• _DATA SECTION_
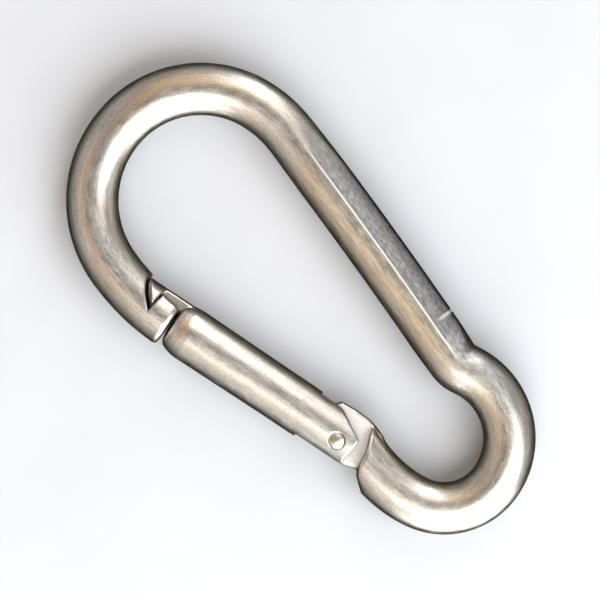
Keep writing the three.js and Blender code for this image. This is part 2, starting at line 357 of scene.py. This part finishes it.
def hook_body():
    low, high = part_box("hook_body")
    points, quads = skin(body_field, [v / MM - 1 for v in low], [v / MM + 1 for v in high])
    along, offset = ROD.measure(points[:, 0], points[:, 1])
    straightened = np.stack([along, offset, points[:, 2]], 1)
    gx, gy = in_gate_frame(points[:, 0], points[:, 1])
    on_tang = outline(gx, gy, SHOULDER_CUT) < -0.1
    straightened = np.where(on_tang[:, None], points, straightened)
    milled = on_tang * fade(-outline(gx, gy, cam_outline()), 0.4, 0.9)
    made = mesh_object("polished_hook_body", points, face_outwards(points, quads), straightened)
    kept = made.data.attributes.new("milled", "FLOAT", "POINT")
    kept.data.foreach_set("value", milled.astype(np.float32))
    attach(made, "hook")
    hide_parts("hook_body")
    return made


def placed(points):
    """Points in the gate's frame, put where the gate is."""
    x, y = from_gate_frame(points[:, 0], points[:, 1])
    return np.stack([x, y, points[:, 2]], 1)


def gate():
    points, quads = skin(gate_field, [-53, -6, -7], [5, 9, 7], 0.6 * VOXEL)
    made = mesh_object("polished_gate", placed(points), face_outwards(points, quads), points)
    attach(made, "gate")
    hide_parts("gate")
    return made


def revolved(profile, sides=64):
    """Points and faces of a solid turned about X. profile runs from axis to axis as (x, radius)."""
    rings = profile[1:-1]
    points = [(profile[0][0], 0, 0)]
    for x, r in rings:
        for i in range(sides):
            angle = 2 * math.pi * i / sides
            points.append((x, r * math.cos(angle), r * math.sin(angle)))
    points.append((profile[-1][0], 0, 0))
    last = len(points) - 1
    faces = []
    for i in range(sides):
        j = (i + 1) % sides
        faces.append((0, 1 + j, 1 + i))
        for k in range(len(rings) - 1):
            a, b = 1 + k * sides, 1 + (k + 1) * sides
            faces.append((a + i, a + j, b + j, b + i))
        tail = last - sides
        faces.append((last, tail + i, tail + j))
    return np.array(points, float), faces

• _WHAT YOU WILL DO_
What is the number of lines in the data above that include the word "made"? Answer with that number only.

• _WRITTEN RESPONSE_
7